» What you should do
Identify each line holding the string "caption" and copy it.

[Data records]
______
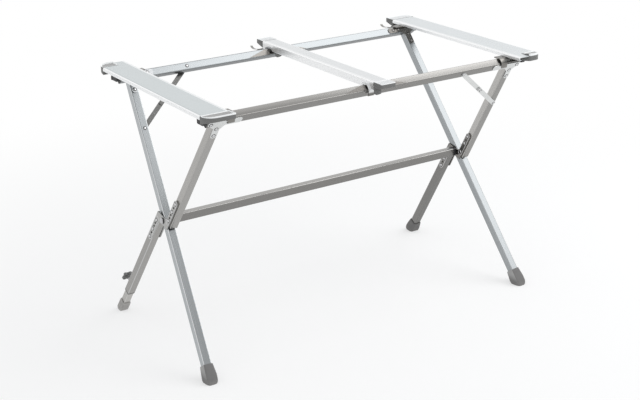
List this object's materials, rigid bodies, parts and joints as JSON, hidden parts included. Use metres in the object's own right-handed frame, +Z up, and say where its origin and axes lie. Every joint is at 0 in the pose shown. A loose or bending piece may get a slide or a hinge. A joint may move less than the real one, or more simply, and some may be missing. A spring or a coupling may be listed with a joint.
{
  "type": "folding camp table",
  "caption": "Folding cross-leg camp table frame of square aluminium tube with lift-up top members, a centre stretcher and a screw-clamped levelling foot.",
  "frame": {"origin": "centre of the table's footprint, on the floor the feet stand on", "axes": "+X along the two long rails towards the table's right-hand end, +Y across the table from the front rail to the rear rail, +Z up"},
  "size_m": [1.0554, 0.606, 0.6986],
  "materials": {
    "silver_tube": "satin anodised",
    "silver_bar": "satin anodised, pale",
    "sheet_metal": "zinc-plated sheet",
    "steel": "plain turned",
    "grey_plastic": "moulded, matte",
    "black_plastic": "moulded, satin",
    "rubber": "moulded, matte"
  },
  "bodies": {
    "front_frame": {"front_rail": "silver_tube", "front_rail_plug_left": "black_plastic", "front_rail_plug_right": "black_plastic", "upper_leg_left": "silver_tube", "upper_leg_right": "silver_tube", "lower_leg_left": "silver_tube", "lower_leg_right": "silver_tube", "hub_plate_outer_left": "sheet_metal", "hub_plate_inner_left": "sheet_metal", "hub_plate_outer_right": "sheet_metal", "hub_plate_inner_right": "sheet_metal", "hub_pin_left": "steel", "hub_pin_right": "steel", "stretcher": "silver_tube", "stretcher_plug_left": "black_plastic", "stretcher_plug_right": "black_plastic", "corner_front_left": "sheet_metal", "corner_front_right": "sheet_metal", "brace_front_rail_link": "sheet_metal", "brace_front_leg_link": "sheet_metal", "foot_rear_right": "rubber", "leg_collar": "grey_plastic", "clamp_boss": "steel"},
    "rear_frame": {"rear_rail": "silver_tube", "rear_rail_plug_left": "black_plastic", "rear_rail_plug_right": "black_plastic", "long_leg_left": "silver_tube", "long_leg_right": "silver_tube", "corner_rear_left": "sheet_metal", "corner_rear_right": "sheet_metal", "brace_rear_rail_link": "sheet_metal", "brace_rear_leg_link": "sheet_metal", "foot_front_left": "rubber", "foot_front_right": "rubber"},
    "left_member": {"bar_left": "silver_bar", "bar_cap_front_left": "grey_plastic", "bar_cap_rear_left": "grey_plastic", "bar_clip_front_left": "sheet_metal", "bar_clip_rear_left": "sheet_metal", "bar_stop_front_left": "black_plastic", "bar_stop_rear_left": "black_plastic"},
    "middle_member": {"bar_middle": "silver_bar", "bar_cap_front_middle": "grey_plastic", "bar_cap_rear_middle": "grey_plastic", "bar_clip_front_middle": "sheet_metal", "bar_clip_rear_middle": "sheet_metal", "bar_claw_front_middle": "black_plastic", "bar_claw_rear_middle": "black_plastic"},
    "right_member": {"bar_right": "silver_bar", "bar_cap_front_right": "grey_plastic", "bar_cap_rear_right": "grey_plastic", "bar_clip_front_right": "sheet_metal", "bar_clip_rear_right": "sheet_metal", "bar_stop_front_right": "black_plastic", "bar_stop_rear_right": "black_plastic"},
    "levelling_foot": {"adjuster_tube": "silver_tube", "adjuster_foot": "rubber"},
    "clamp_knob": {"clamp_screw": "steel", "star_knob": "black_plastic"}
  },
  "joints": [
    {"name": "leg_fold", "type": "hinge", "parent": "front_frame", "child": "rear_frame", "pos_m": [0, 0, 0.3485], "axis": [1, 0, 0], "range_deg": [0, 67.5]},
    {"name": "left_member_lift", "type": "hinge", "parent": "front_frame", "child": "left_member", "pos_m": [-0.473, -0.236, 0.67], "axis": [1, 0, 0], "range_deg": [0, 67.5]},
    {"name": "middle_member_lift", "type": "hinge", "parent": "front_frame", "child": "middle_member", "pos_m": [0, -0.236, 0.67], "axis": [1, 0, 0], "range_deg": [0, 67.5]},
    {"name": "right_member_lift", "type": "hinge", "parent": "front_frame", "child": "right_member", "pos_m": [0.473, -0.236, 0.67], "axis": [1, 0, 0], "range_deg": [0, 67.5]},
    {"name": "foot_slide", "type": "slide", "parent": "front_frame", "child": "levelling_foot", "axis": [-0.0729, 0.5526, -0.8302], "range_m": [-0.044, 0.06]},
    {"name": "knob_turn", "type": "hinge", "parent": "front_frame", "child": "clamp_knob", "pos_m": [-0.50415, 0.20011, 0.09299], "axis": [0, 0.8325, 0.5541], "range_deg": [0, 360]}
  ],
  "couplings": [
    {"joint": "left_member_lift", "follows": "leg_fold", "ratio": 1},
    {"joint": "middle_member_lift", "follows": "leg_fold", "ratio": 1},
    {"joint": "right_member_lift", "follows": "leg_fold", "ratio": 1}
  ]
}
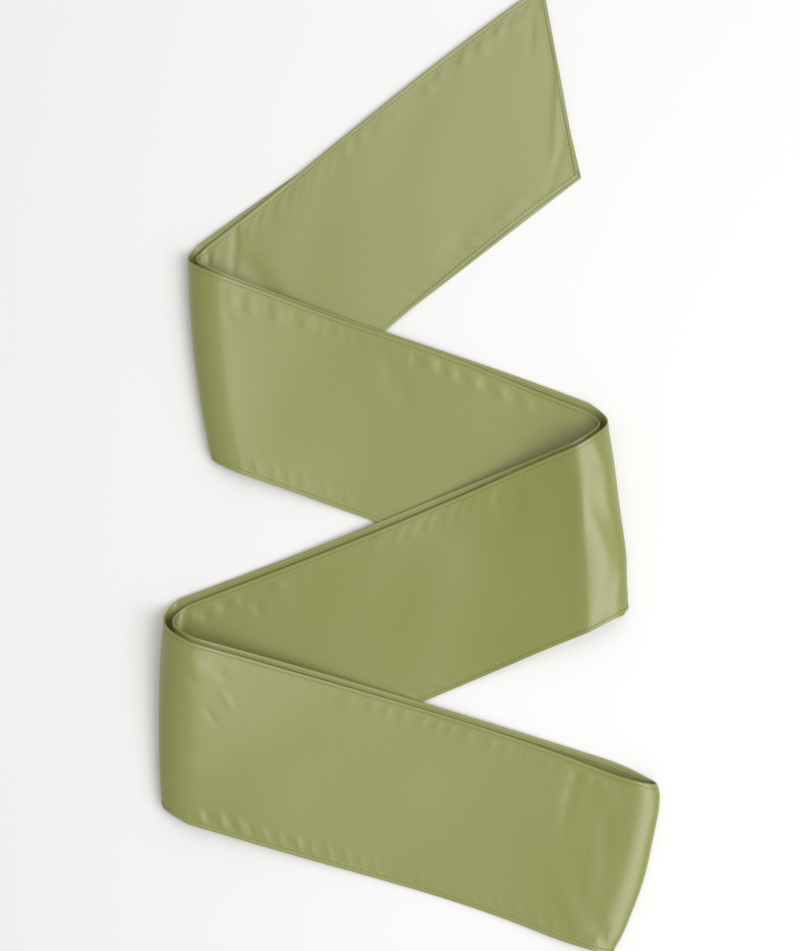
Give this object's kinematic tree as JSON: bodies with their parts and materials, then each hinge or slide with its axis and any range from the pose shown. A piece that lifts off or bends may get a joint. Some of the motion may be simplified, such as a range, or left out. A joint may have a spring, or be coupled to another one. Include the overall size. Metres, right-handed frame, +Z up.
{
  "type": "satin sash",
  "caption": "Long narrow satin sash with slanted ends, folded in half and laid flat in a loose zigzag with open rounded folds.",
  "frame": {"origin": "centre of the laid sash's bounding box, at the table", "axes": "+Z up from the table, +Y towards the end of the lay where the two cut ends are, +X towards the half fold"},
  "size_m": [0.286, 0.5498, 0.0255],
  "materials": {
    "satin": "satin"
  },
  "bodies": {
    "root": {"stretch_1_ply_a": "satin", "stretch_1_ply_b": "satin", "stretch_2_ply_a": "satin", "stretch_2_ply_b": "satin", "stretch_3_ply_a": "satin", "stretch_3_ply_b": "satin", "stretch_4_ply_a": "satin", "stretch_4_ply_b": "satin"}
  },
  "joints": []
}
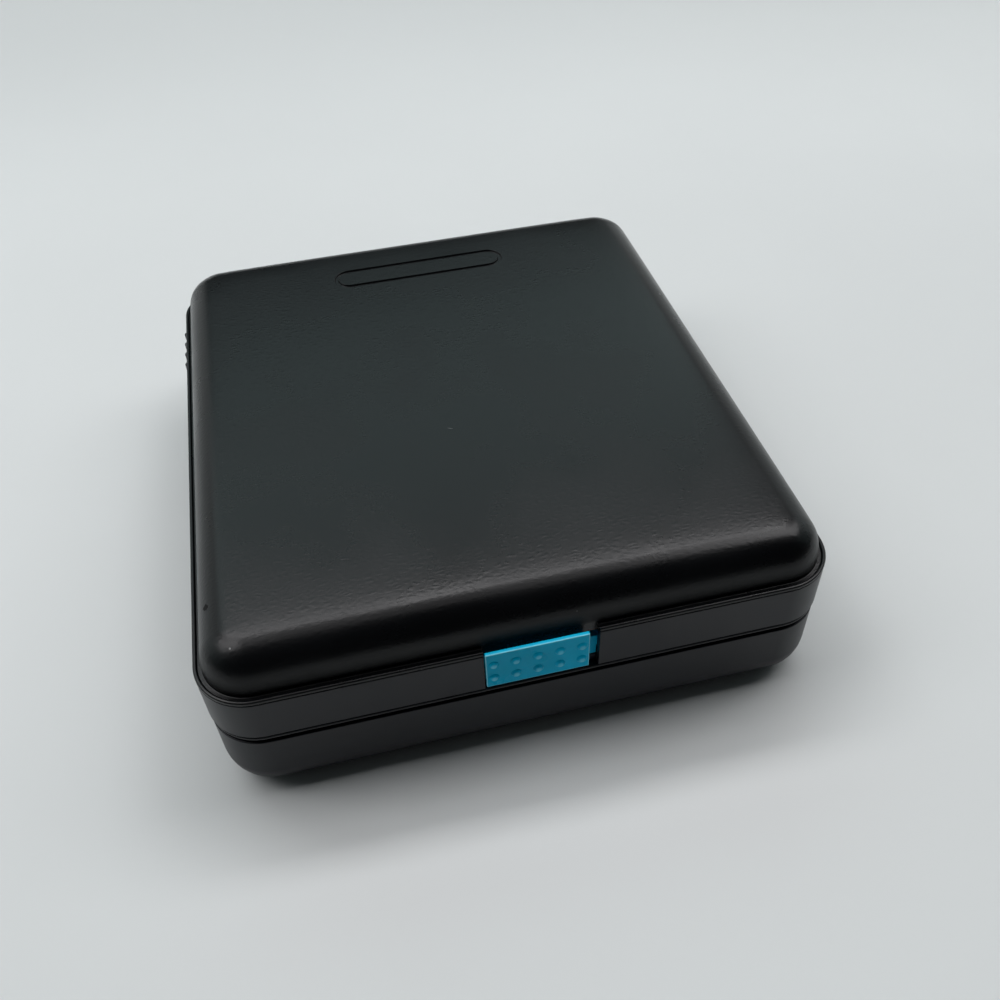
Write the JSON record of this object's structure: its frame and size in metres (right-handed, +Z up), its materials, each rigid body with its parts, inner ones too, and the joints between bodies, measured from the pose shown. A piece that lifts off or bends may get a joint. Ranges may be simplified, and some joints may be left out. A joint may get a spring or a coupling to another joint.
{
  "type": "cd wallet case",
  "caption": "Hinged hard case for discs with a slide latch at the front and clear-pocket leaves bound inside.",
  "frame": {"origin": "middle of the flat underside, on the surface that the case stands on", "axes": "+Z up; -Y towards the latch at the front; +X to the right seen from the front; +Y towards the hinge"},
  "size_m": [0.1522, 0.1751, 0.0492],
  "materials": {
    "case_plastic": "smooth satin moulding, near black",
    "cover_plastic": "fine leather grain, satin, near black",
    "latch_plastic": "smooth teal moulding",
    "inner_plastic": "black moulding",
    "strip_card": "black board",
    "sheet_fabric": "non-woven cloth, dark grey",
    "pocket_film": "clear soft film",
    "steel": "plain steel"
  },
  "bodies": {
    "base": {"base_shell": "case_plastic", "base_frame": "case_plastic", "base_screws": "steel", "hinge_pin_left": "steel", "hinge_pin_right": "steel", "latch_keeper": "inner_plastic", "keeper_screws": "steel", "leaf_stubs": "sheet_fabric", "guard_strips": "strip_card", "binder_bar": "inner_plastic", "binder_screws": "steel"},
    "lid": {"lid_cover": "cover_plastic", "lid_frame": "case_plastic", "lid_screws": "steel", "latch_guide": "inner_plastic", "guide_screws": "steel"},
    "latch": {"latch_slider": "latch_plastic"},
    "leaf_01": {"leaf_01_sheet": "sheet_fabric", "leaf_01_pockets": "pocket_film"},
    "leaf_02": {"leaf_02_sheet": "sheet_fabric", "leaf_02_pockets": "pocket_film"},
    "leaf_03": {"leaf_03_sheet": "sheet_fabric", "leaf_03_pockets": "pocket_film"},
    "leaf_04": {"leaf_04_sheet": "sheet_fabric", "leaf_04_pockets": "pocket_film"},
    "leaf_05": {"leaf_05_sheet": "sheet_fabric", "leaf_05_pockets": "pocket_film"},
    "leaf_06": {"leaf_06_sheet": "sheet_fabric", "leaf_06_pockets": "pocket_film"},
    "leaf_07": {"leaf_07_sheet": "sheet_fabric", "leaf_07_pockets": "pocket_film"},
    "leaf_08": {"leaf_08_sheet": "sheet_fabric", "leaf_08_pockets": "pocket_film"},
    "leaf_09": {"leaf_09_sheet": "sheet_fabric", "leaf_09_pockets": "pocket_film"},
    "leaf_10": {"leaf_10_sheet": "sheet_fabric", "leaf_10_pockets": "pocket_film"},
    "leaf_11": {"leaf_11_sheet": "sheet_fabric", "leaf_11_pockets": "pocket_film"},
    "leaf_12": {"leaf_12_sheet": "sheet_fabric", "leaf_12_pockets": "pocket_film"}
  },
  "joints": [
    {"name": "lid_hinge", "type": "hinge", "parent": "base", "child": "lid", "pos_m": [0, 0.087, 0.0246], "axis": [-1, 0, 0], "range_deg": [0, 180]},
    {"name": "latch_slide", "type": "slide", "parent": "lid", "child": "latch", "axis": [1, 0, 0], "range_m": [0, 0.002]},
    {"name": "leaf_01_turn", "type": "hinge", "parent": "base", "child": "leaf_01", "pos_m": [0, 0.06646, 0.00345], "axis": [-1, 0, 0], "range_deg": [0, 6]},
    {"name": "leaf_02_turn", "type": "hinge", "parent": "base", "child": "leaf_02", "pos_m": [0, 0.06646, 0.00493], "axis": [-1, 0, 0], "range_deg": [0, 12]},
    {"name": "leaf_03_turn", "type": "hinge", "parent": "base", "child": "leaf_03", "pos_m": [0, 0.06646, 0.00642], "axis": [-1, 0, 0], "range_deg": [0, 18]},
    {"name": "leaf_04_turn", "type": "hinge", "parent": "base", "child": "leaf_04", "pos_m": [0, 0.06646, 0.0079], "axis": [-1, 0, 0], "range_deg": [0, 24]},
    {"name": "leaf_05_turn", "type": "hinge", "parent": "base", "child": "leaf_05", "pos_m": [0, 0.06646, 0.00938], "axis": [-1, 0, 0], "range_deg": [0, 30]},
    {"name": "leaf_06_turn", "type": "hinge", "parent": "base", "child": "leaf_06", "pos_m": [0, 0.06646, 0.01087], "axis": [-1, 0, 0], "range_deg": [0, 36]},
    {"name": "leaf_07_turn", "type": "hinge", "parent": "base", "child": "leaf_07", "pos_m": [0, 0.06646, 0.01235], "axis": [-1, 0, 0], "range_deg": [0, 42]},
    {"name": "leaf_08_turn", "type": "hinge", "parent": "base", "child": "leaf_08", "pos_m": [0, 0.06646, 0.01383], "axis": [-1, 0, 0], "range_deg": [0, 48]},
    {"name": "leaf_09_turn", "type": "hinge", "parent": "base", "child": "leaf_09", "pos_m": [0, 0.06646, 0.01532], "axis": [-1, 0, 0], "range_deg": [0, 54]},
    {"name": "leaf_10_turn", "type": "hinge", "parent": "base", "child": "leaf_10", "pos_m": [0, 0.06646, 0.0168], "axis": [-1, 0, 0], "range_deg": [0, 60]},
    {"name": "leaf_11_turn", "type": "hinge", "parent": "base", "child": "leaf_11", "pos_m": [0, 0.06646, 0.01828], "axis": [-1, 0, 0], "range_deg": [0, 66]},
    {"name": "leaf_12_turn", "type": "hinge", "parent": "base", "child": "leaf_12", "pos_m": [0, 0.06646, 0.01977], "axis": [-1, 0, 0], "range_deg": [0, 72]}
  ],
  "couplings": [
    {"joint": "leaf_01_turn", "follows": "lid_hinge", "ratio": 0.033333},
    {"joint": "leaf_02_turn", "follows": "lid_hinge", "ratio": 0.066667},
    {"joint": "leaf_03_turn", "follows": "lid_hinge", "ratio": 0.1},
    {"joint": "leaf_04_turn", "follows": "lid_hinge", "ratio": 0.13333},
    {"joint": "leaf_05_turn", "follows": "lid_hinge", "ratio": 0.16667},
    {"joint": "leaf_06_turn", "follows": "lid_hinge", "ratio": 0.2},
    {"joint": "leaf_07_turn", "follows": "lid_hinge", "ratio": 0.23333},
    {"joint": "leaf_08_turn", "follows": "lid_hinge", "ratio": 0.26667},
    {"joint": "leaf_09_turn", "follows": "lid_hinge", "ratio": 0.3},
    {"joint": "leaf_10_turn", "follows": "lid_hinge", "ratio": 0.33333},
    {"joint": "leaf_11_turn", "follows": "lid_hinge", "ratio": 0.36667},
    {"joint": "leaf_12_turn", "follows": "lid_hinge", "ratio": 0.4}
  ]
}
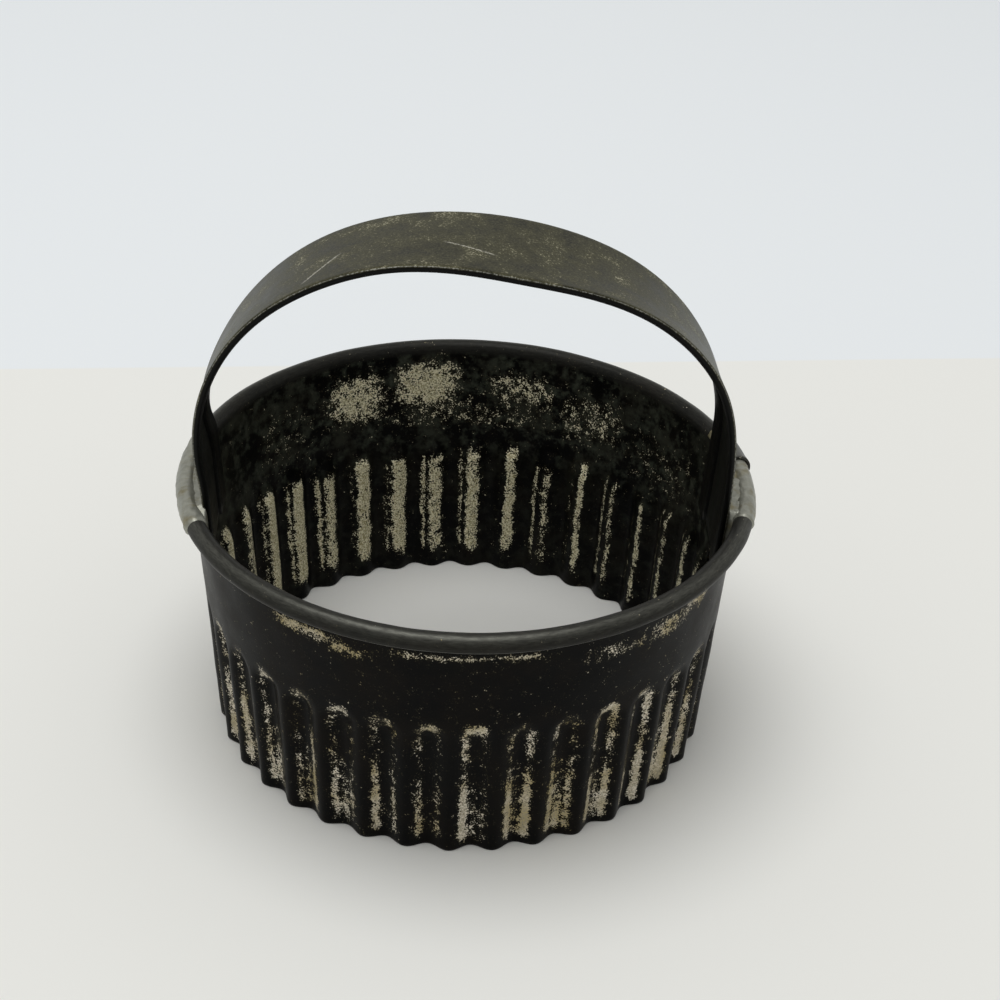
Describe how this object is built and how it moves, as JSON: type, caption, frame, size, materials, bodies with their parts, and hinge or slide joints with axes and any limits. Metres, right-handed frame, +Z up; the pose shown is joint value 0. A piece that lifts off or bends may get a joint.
______
» Solution
  "caption": "Folding cross-leg camp table frame of square aluminium tube with lift-up top members, a centre stretcher and a screw-clamped levelling foot.",
  "caption": "Long narrow satin sash with slanted ends, folded in half and laid flat in a loose zigzag with open rounded folds.",
  "caption": "Hinged hard case for discs with a slide latch at the front and clear-pocket leaves bound inside.",
Describe how this object is built and how it moves, as JSON: type, caption, frame, size, materials, bodies with their parts, and hinge or slide joints with axes and any limits. Metres, right-handed frame, +Z up; the pose shown is joint value 0. A piece that lifts off or bends may get a joint.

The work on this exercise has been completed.